Planning Commission Carousel
Nuckols, White both to resign
By Sarah Marloff, Fri., July 13, 2018
A week after Attorney General Ken Paxton sued eight of Austin's 13 Planning commissioners, two have announced they will resign. But both Tom Nuckols and Trinity White say their decisions have nothing to do with the suit.
Nuckols, Ann Kitchen's appointee since 2015, said he informed Kitchen of his plans in late June. He cited "burnout" following his representation of PC on the 2018 Bond Election Advisory Task Force, and the body's intense work on CodeNEXT. In denying the lawsuit's impact on his decision, he aired his frustration with the A.G. and Fred Lewis, the local lawyer and anti-CodeNEXT champion who instigated Paxton's suit. "It's sad that people like Lewis enabled Paxton's Austin bashing," Nuckols wrote. "It shows that some people care less about Austin's long-term well-being than they do about glorifying themselves by throwing bombs into good-faith public policy-making exercises like CodeNEXT." Nuckols works for the County Attorney's Office, providing legal support for county departments regulating land development and handling county land sales. His last meeting with the PC would have been Tuesday, but he couldn't attend.
White, too, said her decision to step down was not fueled by Paxton's purge, but by the desire to spend more time with her family and focus on other projects.

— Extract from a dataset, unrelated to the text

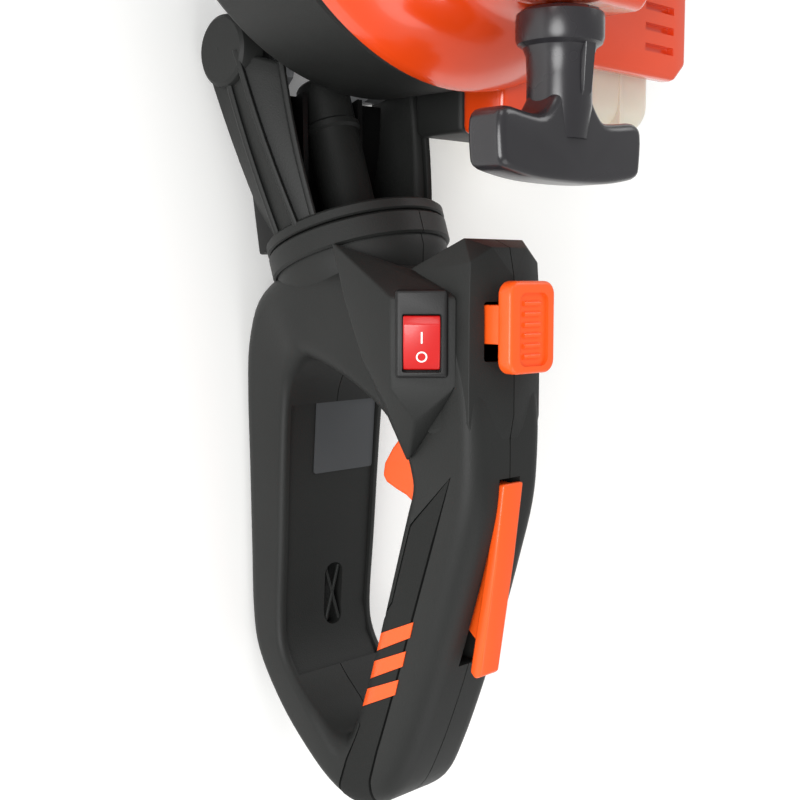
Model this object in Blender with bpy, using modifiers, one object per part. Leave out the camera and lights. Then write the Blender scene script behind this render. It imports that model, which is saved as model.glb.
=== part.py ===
"""Petrol hedge trimmer with a turning rear handle.

The machine stands on the flat bottom of its gear case.  The blades point along +X, +Y is the
user's left and +Z is up.  Sizes are written in millimetres, measured from the centre of the
collar that the rear handle turns on, and place() moves them into the row's frame, whose
origin is the middle of the gear case's bottom face.
"""
import math

import bmesh
import bpy
from mathutils import Matrix, Vector

MM = 0.001
GAP = 0.3                      # clearance between touching pieces
COLLAR = Vector((-0.160, 0.0, 0.038))
FLOOR = -38.0                  # height of the gear case's bottom face

# Rear handle and its collar
COLLAR_TILT = math.radians(18.6)
COLLAR_RADIUS = 34.0
NECK_LENGTH = 15.0
SPIGOT_RADIUS = 21.0
SPIGOT_FLANGE_RADIUS = 26.0
SHELL_WALL = 3.0
PAD_DEPTH = 1.6

# Engine, all turned about the upright crank axis
CRANK_X = 150.0
HOUSING_RADIUS = 98.0
DRUM_RADIUS = 78.0
HOUSING_SPLIT_Z = 50.0
SHROUD_TOP_Z = 113.0
CYLINDER_Z = 33.0
FAN_BLADES = 6
HOUSING_WALL = 3.0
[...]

The architect was appointed to PC by Ora Houston in 2015 and has been a voice of reason since. She said she's intended to resign for a while, but wanted to see CodeNEXT "through the finish line." She said, "I'm not running from this and I don't think I've done anything wrong," and believes the commission's collective professional knowledge was "imperative" to making their way through the rewrite. She'll attend her last meeting on July 24.
Paxton's suit represents the latest effort to undermine the city's rewrite of its land use code. The A.G. got involved after Lewis' Community Not Commodity requested an investigation into the Commission's makeup last fall. The City Charter states that only a third of the 13-seat commission can be "directly or indirectly" tied to real estate or development. For some years now, that number has been closer to half.
Lewis first brought the commission's makeup to Council's attention in 2015, two years before PC dove into CodeNEXT, though the rewrite has been ongoing since 2012. CNC has accused Council of not taking action on the issue, but in May, members instructed the city manager to craft a clearer process to ensure future appointees comply with the charter. That process has been finalized and was used when Mayor Steve Adler appointed Yvette Flores on June 28, to replace Stephen Oliver. The City Manager's Office was also directed to develop "recommended" ballot language for charter amendments that would formalize a removal process for commissioners, which currently is in question. The city is in the process of developing those recommendations; if approved, the amendments would be on November's ballot.